A Session Border Controller sits at the network edge where every call enters and exits, making it the ideal collection point for VoIP monitoring data. SBCs provide five data streams: CDRs with quality fields, SNMP traps for real-time alerts, per-call MOS scoring, SIP call trace and packet capture for troubleshooting, and REST APIs for programmatic access to metrics and configuration.
How often should service providers run synthetic call tests?
Run synthetic tests on every trunk group at least every 15 minutes, with increased frequency on critical routes. The goal is to detect problems during low-traffic periods (such as overnight maintenance windows) before subscriber traffic arrives and the degraded route fails under load.
What is the most common VoIP monitoring mistake for service providers?
Monitoring only aggregate, platform-wide metrics instead of per-trunk-group metrics.

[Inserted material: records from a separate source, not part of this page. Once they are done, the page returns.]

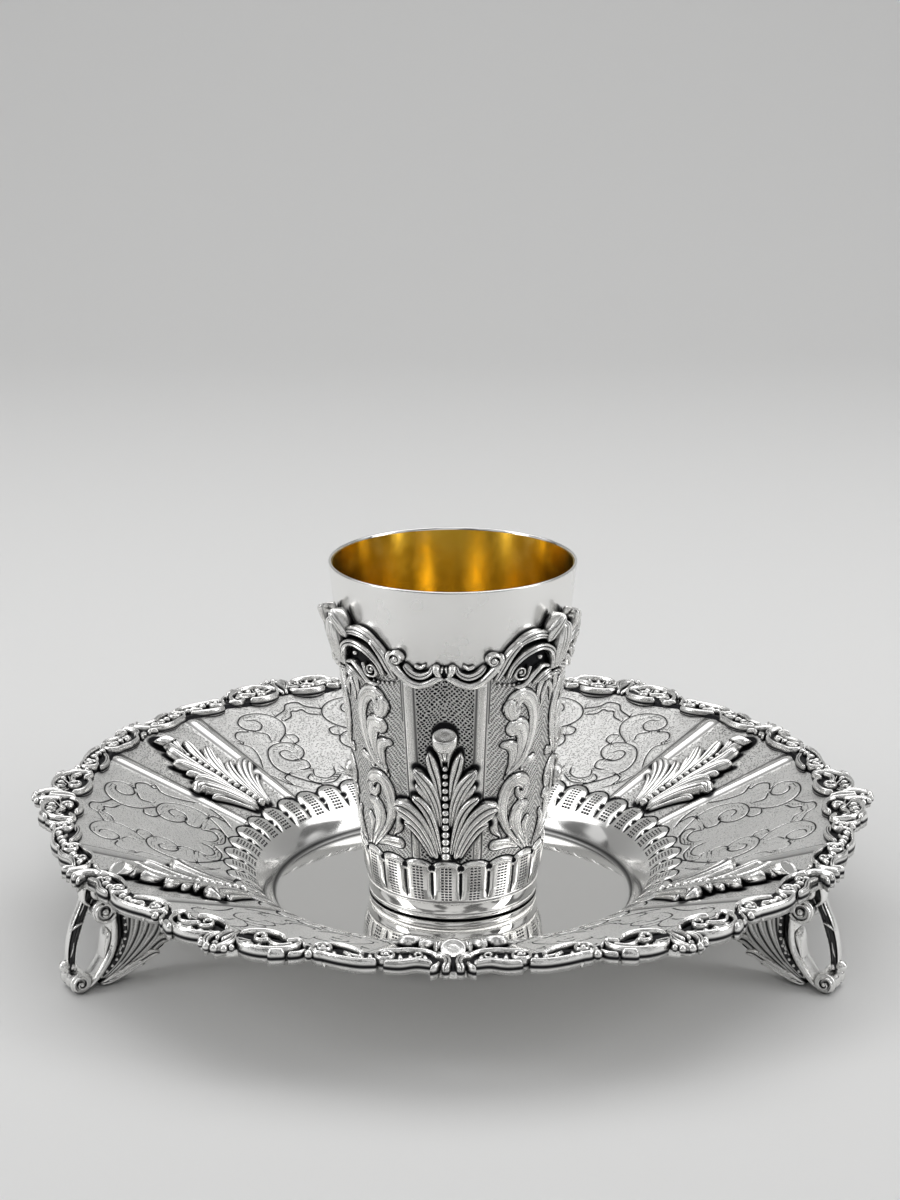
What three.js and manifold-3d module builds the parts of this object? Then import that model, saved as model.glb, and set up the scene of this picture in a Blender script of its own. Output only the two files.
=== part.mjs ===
// A silver kiddush cup standing on its own footed plate.
//
// Units are millimetres and +Z is up. The origin is on the table under the middle of the
// plate, and the front, where one leaf of the cup and one leaf of the plate line up, faces -Y.
// The cup is a seamed beaker with a cast border and three cast leaves soldered on. The plate is
// a spun and chased dish with a cast border, six cast leaves and three cast scroll feet.

import * as THREE from 'three';
import Module from 'manifold-3d';
import { mergeVertices } from 'three/addons/utils/BufferGeometryUtils.js';

const wasm = await Module();
wasm.setup();

// ---------------------------------------------------------------- driving dimensions

const GAP = 0.3;                    // clearance between castings that touch
const WELL_TOP = 4.2;               // flat middle of the plate above the table

const CUP_BOTTOM = WELL_TOP + GAP;
const CUP_HEIGHT = 88;
const CUP_FOOT_RADIUS = 21.5;
const CUP_RIM_RADIUS = 31;
const CUP_WALL = 0.8;
const CUP_FLOOR = 1.6;
const CUP_UNDER_RECESS = 0.7;       // hollow under the foot, inside a standing ring
const CUP_TURN = -4;                // degrees the cup is turned on the plate
const CUP_REPEATS = 3;              // leaves, and panels between them

const CUP_TONGUES = 20;
const CUP_TONGUE_START = 5.2;
const CUP_TONGUE_CROWN = 16.3;
const CUP_TONGUE_DROP = 2;          // how far the scalloped top falls between two tongues
const CUP_TONGUE_RELIEF = 0.5;

const PLATE_REPEATS = 6;
const WELL_RADIUS = 45.8;
const DISH_RADIUS = 97;
const DISH_SHEET = 1;
const DISH_STEP = 5.9;              // height gained in the quick rise beside the well
const DISH_STEP_RUN = 3.8;          // how quickly that rise dies out
const DISH_SLOPE = 0.36;            // the steady slope of the rim

const PLATE_TONGUES = 48;
const PLATE_TONGUE_START = 50.5;
const PLATE_TONGUE_CROWN = 58.6;
const PLATE_TONGUE_DROP = 4.2;
const PLATE_TONGUE_RELIEF = 0.45;

const PLATE_BORDER_TOP = 30.5;      // above the table
const PLATE_BORDER_BOTTOM = 26.8;

const LEAF_ON_CUP = CUP_TONGUE_CROWN + 0.5;   // height of the leaf's foot on the cup
const LEAF_ON_PLATE = 59.6;                   // radius of the leaf's foot on the plate

const FOOT_AZIMUTHS = [60, 180, 300];
const FOOT_OUT = 102.9;             // radius at which the feet stand
const KNUCKLE_RADIUS = 2.6;
const KNUCKLE_WIDTH = 7.5;

// ---------------------------------------------------------------- materials

function silver(roughness) {
  return new THREE.MeshStandardMaterial({ color: 0xe4e5e6, roughness, metalness: 1 });
}

const polishedSilver = silver(0.15);
const castSilver = silver(0.3);

// ---------------------------------------------------------------- solids from points

// A closed geometry from points and triangles, wound so that its faces look outward.
function closedGeometry(points, triangles) {
  let volume = 0;
  for (const [a, b, c] of triangles) {
    volume += points[a].dot(new THREE.Vector3().crossVectors(points[b], points[c]));
  }
  const wound = volume < 0 ? triangles.map(([a, b, c]) => [a, c, b]) : triangles;
  const geometry = new THREE.BufferGeometry().setFromPoints(points);
  geometry.setIndex(wound.flat());
  geometry.computeVertexNormals();
  return geometry;
}

// Joins equal rings of points one to the next. The last ring either meets the first one
// again, or both ends are closed by a fan about the ring's middle.
function loft(rings, meetsItself) {
  const count = rings[0].length;
  const points = rings.flat();
  const triangles = [];
  const bands = meetsItself ? rings.length : rings.length - 1;
  for (let i = 0; i < bands; i++) {
    const here = i * count;
    const next = ((i + 1) % rings.length) * count;
    for (let j = 0; j < count; j++) {
      const k = (j + 1) % count;
      triangles.push([here + j, here + k, next + k], [here + j, next + k, next + j]);
    }
  }
  if (!meetsItself) {
    const last = points.length - count;
    for (const [first, turned] of [[0, true], [last, false]]) {
      const middle = new THREE.Vector3();
      points.slice(first, first + count).forEach((point) => middle.addScaledVector(point, 1 / count));
      const centre = points.push(middle) - 1;
      for (let j = 0; j < count; j++) {
        const k = (j + 1) % count;
        const [a, b] = turned ? [first + k, first + j] : [first + j, first + k];
        triangles.push([a, b, centre]);
      }
    }
  }
  return closedGeometry(points, triangles);
}

function toSolid(geometry) {
  const bare = geometry.clone();
  bare.deleteAttribute('normal');
  bare.deleteAttribute('uv');
  const merged = mergeVertices(bare, 1e-4);
  return new wasm.Manifold(new wasm.Mesh({
    numProp: 3,
    vertProperties: new Float32Array(merged.attributes.position.array),
    triVerts: new Uint32Array(merged.index.array),
  }));
}

function join(geometries) {
  const solid = geometries.map(toSolid).reduce((whole, next) => whole.add(next));
  const mesh = solid.getMesh();
  const geometry = new THREE.BufferGeometry();
  geometry.setAttribute('position', new THREE.BufferAttribute(mesh.vertProperties, 3));
  geometry.setIndex(new THREE.BufferAttribute(mesh.triVerts, 1));
  geometry.computeVertexNormals();
  return geometry;
}

// Moves every vertex with a function of its own coordinates: this bends a flat casting
// onto the curved wall that it is soldered to.
function bend(geometry, place) {
  const position = geometry.attributes.position;
  for (let i = 0; i < position.count; i++) {
    const point = place(position.getX(i), position.getY(i), position.getZ(i));
    position.setXYZ(i, point.x, point.y, point.z);
  }
  geometry.computeVertexNormals();
  return geometry;
}

// ---------------------------------------------------------------- strokes of ornament

// A tapering rib, lying on the plane z = 0 and following a line through the given points.
// Its section is a low ridge: width and height run through the values given for its start,
// middle and end.
function rib(points, widths, heights, steps) {
  const line = new THREE.SplineCurve(points.map(([x, y]) => new THREE.Vector2(x, y)));
  const rings = [];
  for (let i = 0; i <= steps; i++) {
    const t = i / steps;
    const at = line.getPoint(t);
    const along = line.getTangent(t);
    const half = 0.5 * throughThree(widths, t);
    const height = throughThree(heights, t);
    rings.push([
      new THREE.Vector3(at.x - along.y * half, at.y + along.x * half, 0),
      new THREE.Vector3(at.x, at.y, height),
      new THREE.Vector3(at.x + along.y * half, at.y - along.x * half, 0),
    ]);
  }
  return loft(rings, false);
}

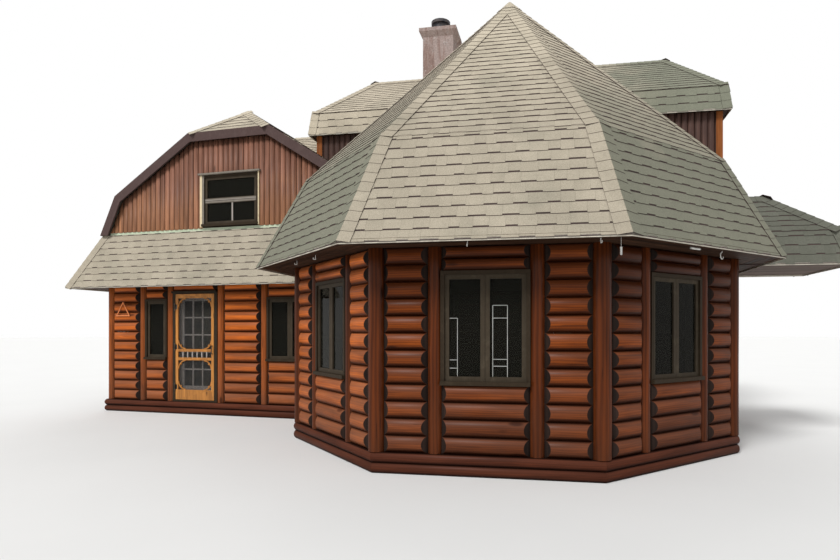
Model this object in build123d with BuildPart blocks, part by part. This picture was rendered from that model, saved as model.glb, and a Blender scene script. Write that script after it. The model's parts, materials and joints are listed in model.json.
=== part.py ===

A platform-wide MOS of 4.1 can mask a single carrier trunk running at 3.2 for hours. Per-trunk-group monitoring is non-negotiable for identifying route-specific degradation that affects individual customers.
Start Monitoring Your Voice Network with Full Visibility
VoIP monitoring is not a tool you install. It is a practice you build. The tools matter (per-call MOS scoring, granular CDR export, SNMP integration, and programmable alerting form the foundation) but the practice is what determines whether you catch problems before your subscribers notice them.
Service providers who invest in per-trunk-group visibility, tiered alerting, CDR trending, and synthetic testing operate their voice networks with the same rigor that enterprise IT brings to application performance monitoring. The result is fewer subscriber complaints, fewer SLA penalties, and the operational intelligence to plan capacity before degradation hits.